US PPI unexpectedly fell in August, easing inflationary pressures paved the way for the Fed to cut interest rates
2025-09-11 01:52:07

PPI unexpectedly fell, and inflationary pressure eased
The Producer Price Index (PPI) fell 0.1% in August, below market expectations for a 0.3% increase, indicating a significant easing of price pressures at the wholesale level. This marks the third time since 2025 that the PPI has recorded negative growth, suggesting that inflationary pressures at the front end of the supply chain are fading. The core PPI (excluding food and energy) also fell 0.1%, but the core PPI, excluding trade services, rose 0.3%, reflecting the mixed nature of inflation signals. CNBC noted that prices in the service sector (which accounts for approximately 80% of US GDP) fell 0.2%, while commodity prices rose only slightly by 0.1%, suggesting that businesses may have absorbed some of the cost pressures by compressing margins.
"The worst-case inflation scenario didn't materialize, with the year-on-year figure falling back below 3%, which is good news for the 'dovish' supporters of rate cuts," said David Russell, global head of market strategy at TradeStation.
Some analysts believe that the moderate performance of PPI may reflect the adjustment of the global supply chain and the response of enterprises to the Trump administration's tariff policy, which has suppressed price increases in the short term.
Service and commodity prices diverge, and tariff impacts begin to emerge
The PPI report showed a 0.2% decline in service prices, primarily driven by narrowing profit margins at retailers and wholesalers. This may be related to businesses' response to the Trump administration's recent tariff increases. In contrast, commodity prices rose only 0.1%, indicating that the direct impact of the tariffs has not yet been fully passed through. While businesses may have temporarily absorbed the cost of tariffs by reducing profit margins, the sustainability of this strategy is questionable.
Since the beginning of 2025, the Trump administration has imposed tariffs ranging from 10% to 25% on some imported goods. This is intended to protect the US manufacturing industry, but it has also raised concerns about rising inflation. Although the PPI data does not yet show significant inflationary pressure, the cost of these tariffs may gradually be passed on to consumers in the coming months, pushing up retail prices.
Market reaction is cautious, focus turns to CPI
Despite the mild PPI data, the market reaction was relatively calm. US stocks rose slightly on September 10th, with the S&P 500 index edging up 0.2% and the Dow Jones Industrial Average rising approximately 100 points. The 10-year US Treasury yield fell slightly to 3.65%. The PPI is not a widely watched or easily understood indicator, so investors are more inclined to await the CPI data, due at 8:30 AM on September 11th.

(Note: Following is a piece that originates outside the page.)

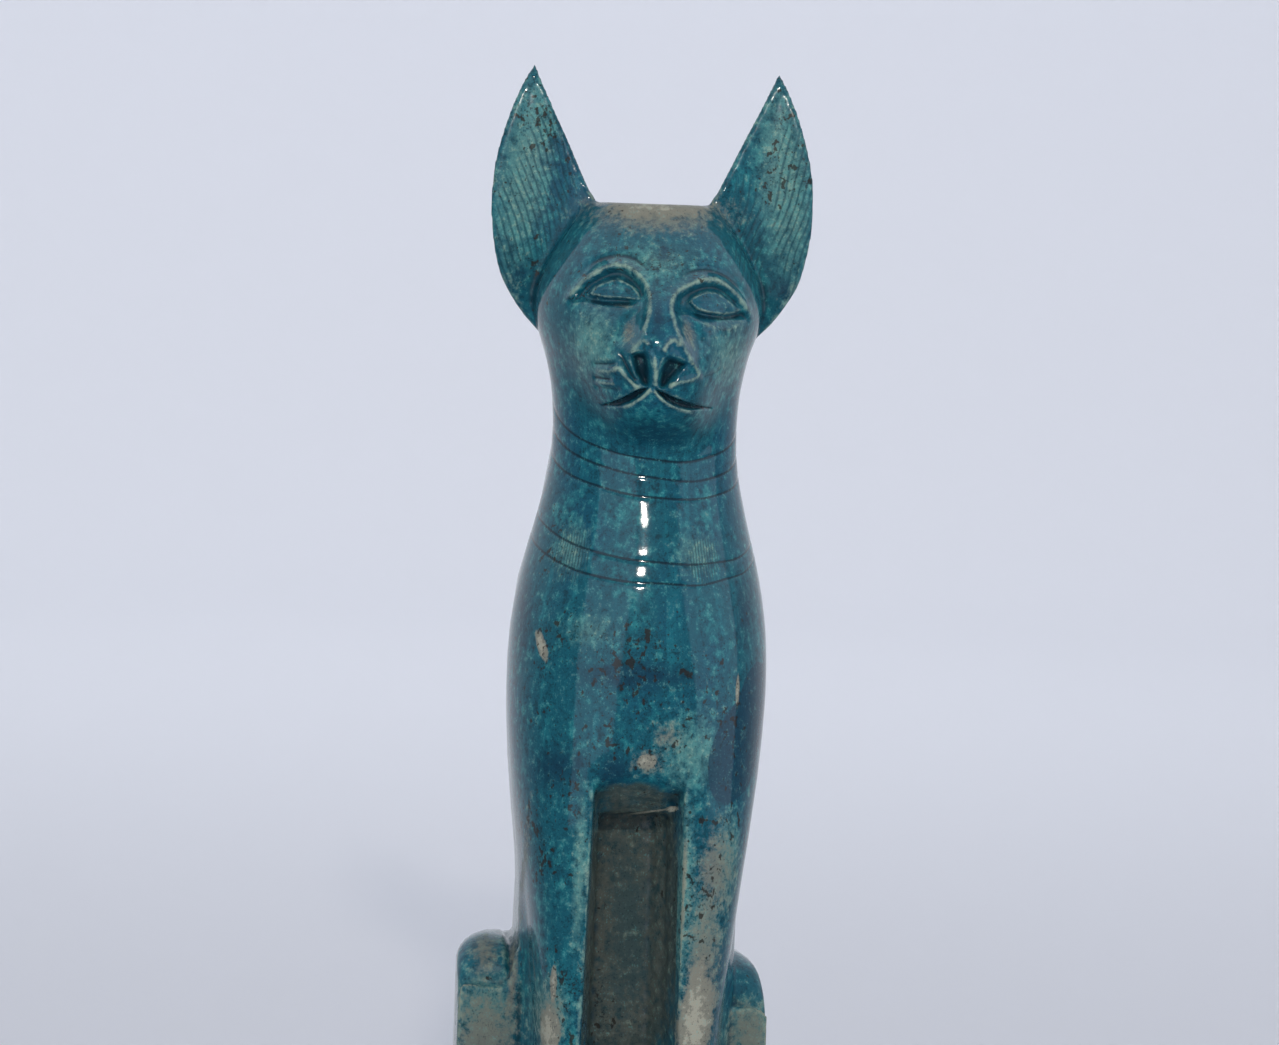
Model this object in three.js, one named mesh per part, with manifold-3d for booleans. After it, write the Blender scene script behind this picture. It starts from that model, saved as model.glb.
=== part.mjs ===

Market expectations are for a 0.3% monthly increase in the CPI, bringing the annual increase to 2.9% from 2.7% in July.
Chris Larkin, managing director of trading and investing at Morgan Stanley E-Trade, said: "Tomorrow's CPI data will be more important, but today's PPI data almost paves the way for the Fed to cut interest rates next week. However, the market has already expected the start of a rate cut cycle, so the short-term impact may be limited."
“If slower economic growth and weak demand persist, inflation is likely to remain subdued,” said economist Chris Rupkey.
Expectations of a Fed rate cut rise as Trump puts pressure
The unexpected decline in PPI provides the Federal Reserve with a basis to support a rate cut at its September 17 interest rate decision.
"The PPI data and its impact on core PCE (the Fed's preferred inflation measure) suggest there's no reason to prevent the Fed from cutting rates by a quarter point in September and possibly further cuts at subsequent meetings," said Andrew Hollenhorst, an economist at Citigroup.
According to the Chicago Mercantile Exchange's (CME) FedWatch tool, the market is pricing in an 85% probability of a 25 basis point rate cut in September and a 15% chance of a 50 basis point cut.
Trump quickly posted on Truth Social after the data was released, declaring "Zero Inflation!" and criticizing Federal Reserve Chairman Powell for "having no clue" and urging an immediate and substantial interest rate cut.
The long-term game between inflation and tariffs
Despite the mild PPI reading, analysts warn that the Trump administration's tariff policy could push inflation higher in the future. Businesses have limited capacity to absorb costs, and the impact of tariffs could gradually filter through to consumers, pushing up both the CPI and PCE indices. Oxford Economics predicts that if tariffs are expanded, US inflation could rise above 3.5% by 2026.
With approximately 80% of its components influencing the Federal Reserve's preferred personal consumption expenditures (PCE) price index, the CPI will become a more crucial data point in determining inflation trends and Fed policy. Recent weak employment data (August non-farm payrolls added 142,000 fewer than expected) combined with the moderate performance of the PPI further bolster the case for the Fed to initiate an easing cycle. However, the pace and magnitude of interest rate cuts remain dependent on the performance of inflation and economic data in the coming months.